Wednesday Feb 11, 2009

“Words, words, beautiful words masking a heart that’s breaking, breaking….” Can we really build computer intelligence through tagging, data mining, and dissecting words into stems, senses, and syntaxes of senses to make the semantic web a reality? I suppose the process is not dissimilar to trying to make sense of archaic Elizabethan language for a modern day audience.

Have you the heart? When your head did but ache, I knit my hankercher about your brow, the best I had…”

Arthur was the heir to the throne but his uncle, King John usurped the throne sending young Arthur to the Tower and to have his eyes burned out by his keeper and best friend Hubert. One of the darkest of Shakespeare’s scenes in “King John” involved Arthur negotiating for his eyes to be spared. Playing this role was a challenge. Much of the language was difficult. By skipping on a rope and reciting the lines I discovered that reason was found in the off beat of the rhyme and in the haunting repetition of the letter “h”. The brilliance of the horrific imagery needed only to be placed not played. Shakespeare was brilliant in providing everything an actor needed to bring his work to life. The meaning was there in the rhythm of the language, the syntax, and stem. 

So how do computational linguistics decipher modern day language and web search to create valid meaning in our lives?

The semantic web, where web content is presented not as documents but as items of data linked by both meaning and relationship was envisioned nearly 15 years ago by Sir Tim Berners-Lee, the inventor of the world wide web. Since 2000, 23 billion data relationships have been coded using a protocol called RDF or resource description framework. RDF enables a definition of relationship of each data item to others, not just within a document but wherever that data may be on the web. The semantic web attempts to deliver search results from thousands of documents into one convenient collection and it does so in a personalized way. Think of the full functionality of Linked-In or Facebook using the RDF approach and you can imagine where we are headed.

BooRah a semantic and natural language processing aggregator based in Mountainview, California is attempting to extract user reviews, and blogs to summarize and rate local businesses. They score and analyze the content and package it in a usable form. For example a search for “hotels” in San Diego can return results that are more category specific such as delivering on qualifiers like type of service, facilities, etc.. that are more personalized for the searcher. They use location qualifiers to provide more razor sharp search result delivery to searchers looking for the: “best calamari in Chicago”. 

There is no question that computational linguistic professionals can have a huge impact on our lives. In fact these changes in search will impact every search engine, online retailer, media publisher and most web sites.

But how fast will the semantic web be here?
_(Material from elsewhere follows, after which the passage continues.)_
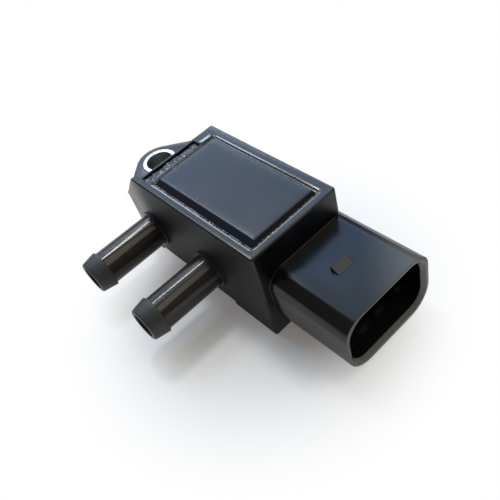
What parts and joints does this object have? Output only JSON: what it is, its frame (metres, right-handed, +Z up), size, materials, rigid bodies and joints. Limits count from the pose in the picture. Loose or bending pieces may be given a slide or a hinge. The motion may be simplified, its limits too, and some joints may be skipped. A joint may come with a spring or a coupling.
{
  "type": "differential pressure sensor",
  "caption": "Black moulded differential pressure sensor for a diesel particle filter, with barbed hose nipples, a bolt lug with a steel bush, a bonded lid and a connector shroud.",
  "frame": {"origin": "on the axis of the mounting bush, in the plane that the sensor is bolted to", "axes": "+X runs from the lug to the connector, the hose nipples point along -Y, and +Z is up, towards the lid and the screw's head"},
  "size_m": [0.0731, 0.0437, 0.0244],
  "materials": {
    "moulded_black": "dark glass-filled plastic, satin as moulded",
    "lid_plastic": "smooth dark plastic with a soft gloss",
    "adhesive": "dark cured adhesive, uneven and shiny",
    "bush_steel": "plated steel, bright turned end",
    "terminal_metal": "tinned copper alloy",
    "seal_rubber": "black rubber",
    "base_plastic": "grey-black moulded plastic",
    "board_laminate": "green glass-fibre laminate",
    "cell_glass": "borosilicate glass block",
    "silicon": "polished silicon",
    "wire_metal": "drawn aluminium",
    "gel": "clear soft gel",
    "chip_plastic": "moulded chip body",
    "capacitor_ceramic": "tan ceramic block"
  },
  "bodies": {
    "root": {"housing": "moulded_black", "lid": "lid_plastic", "lid_bead": "adhesive", "mounting_bush": "bush_steel", "terminal_supply": "terminal_metal", "terminal_signal": "terminal_metal", "terminal_ground": "terminal_metal", "bond_strip_supply": "wire_metal", "bond_strip_signal": "wire_metal", "bond_strip_ground": "wire_metal", "high_port_seal": "seal_rubber", "low_port_seal": "seal_rubber", "sensor_base": "base_plastic", "board_glue": "adhesive", "circuit_board": "board_laminate", "glass_pedestal": "cell_glass", "pressure_die": "silicon", "die_wires": "wire_metal", "gel_dam": "base_plastic", "protective_gel": "gel", "signal_chip": "chip_plastic", "capacitor_1": "capacitor_ceramic", "capacitor_2": "capacitor_ceramic", "capacitor_3": "capacitor_ceramic", "capacitor_4": "capacitor_ceramic"}
  },
  "joints": []
}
Well, just as every line of Shakespearian text is not decipherable, neither do I believe semantic technologies can be diffinitive in understanding human language and all its nuances. Its going to take time. Such a broad availability of metadata, annotation data and relationship data is required in order for computers to learn and there are huge numbers of people required to dedicate the intelligence and judgement for building and maintaining it.